Safi Airways benefits from turmoil in Afghanistan

Published
By Reuters

Afghanistan's Safi Airways will benefit for years to come from the presence of non-governmental organisations, private security companies and other foreign entities in the country, said its chief commercial officer.

"They get to go home every two months and there are 400,000 of them there," Claus Fischer said in an interview at the world's biggest travel fair, ITB Berlin, on Friday.

Based in Afghanistan's capital in Kabul, Safi is the country's second-biggest airline after national carrier Ariana Afghan Airlines and has been running scheduled operations for just more than a year.

There are more than 100,000 troops in Afghanistan as well as dozens of non-governmental organisations.

And Fischer, a German who was helped manage airlines including German regional carriers dba and Eurowings, said he does not expect the population of expatriates in Afghanistan to reduce significantly for some years.

Safi Airways has signed agreements with airlines including Lufthansa, United Airlines and Dubai-based Emirates to use Safi Airways planes on some flights.
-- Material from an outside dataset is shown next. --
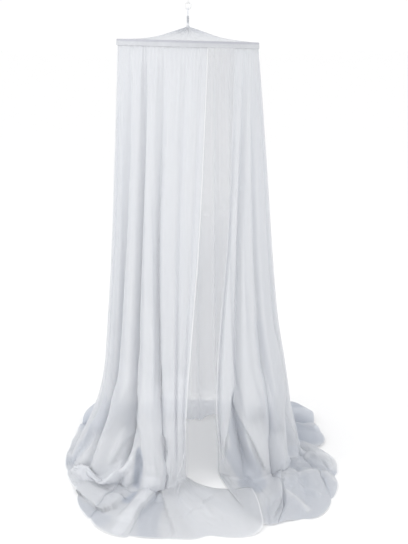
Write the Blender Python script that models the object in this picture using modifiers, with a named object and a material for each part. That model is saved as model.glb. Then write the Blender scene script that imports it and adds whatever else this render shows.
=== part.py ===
"""Mosquito net canopy with its hoop, hanging ring and ceiling hook.

Two net panels hang from a hoop, part at the front and lie in a puddle on the floor.
The canopy hangs from a plate on the ceiling, whose flat top is the origin. Metres, +Z up,
front of the canopy towards -Y.
"""

import math
from collections import namedtuple

import bmesh
import bpy
import numpy as np

# Driving dimensions
HOOP_HEIGHT = 2.12  # hoop above the floor
CEILING_DROP = 0.235  # ceiling down to the hoop
HOOP_RADIUS = 0.325  # to the middle of its tube
HOOP_TUBE = 0.004  # radius of the tube
HOOP_TILT = math.radians(1.5)  # the right side hangs lower
HOOP_STEPS = 48
TUBE_SIDES = 8  # round the tube of the hoop and of the ring

NET_THICKNESS = 0.0015
SEAM_HALF_GAP = 0.0003
TOUCH_GAP = 0.0003

CASING_DEPTH = 0.022
CASING_THICKNESS = 0.0012
CASING_FLARE = 0.0012
CASING_FOLD = [0, 40, 90, 140, 180]  # degrees over the hoop's tube, from outside to inside

CROWN_THICKNESS = 0.0012
NECK_RADIUS = 0.0049
NECK_TOP = 0.115  # above the hoop
NECK_SHOULDER = (0.0064, 0.069)  # radius and height above the hoop, where the neck begins
NECK_FOOT = 0.077  # height above the hoop, where the neck is at its own radius

RING_CENTRE = 0.160  # above the hoop
RING_RADIUS = 0.0145
RING_TUBE = 0.004
RING_STEPS = 24

TAPE_WIDTH = 0.006
TAPE_THICKNESS = 0.0012
TAPE_HALF_GAP = 0.0016  # from the middle to either run of the loop, inside the neck
TAPE_FOOT = 0.085  # lower end of the loop, above the hoop
TAPE_OVER_RING = 0.0054  # radius of the loop over the ring's tube
TAPE_CLOSE = 0.004  # its two runs meet this far above the neck

HOOK_WIRE = 0.0022  # radius
HOOK_BEND = 0.0068  # radius of the hook's bend round the ring's tube
HOOK_TIP = 0.006  # how far the tip stands up in front
HOOK_NECK = [(0.0068, 0.014), (0.005, 0.020), (0.0015, 0.025), (0.0, 0.031)]  # Y, height
PLATE_RADIUS = 0.019
PLATE_THICKNESS = 0.005
PLATE_SIDES = 32

HOOP_Z = -CEILING_DROP
FLOOR_Z = -CEILING_DROP - HOOP_HEIGHT

# Crown from its rim at the hoop to the foot of its neck: radius and height above the hoop.
CROWN_RIM_RISE = 0.001
CROWN_TILT_REACH = 0.95  # the crown follows the hoop's tilt in full from this share outwards
CROWN_SLOPE = [
    (0.300, 0.0045),
    (0.230, 0.0100),
    (0.160, 0.0195),
    (0.095, 0.0365),
    (0.045, 0.0510),
    (0.014, 0.0630),
]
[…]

A passenger travelling from the United States to Afghanistan might fly to Frankfurt with Lufthansa and then switch to Safi for a direct flight to Kabul, making Safi a feeder airline into and out of Afghanistan.

About 80 per cent of Safi's passengers to Dubai and about half of those to Frankfurt are expatriates, Fischer said.

Fischer, who has been with the company since early 2009, said his initial interim appointment at the then-suffering airline was quickly made permanent.

Many carriers in the Middle East and Asia, such as Emirates, have imported managers and aircraft crew from Europe and North America to gain the know-how to run an airline.

"It is mentally and physically strenuous here. But it is also personally gratifying," he said.

Safi, whose Boeing 767-200 takes Afghanistan President Hamid Karzai on all his flights abroad, has four aircraft and is looking to renew its fleet by leasing new planes.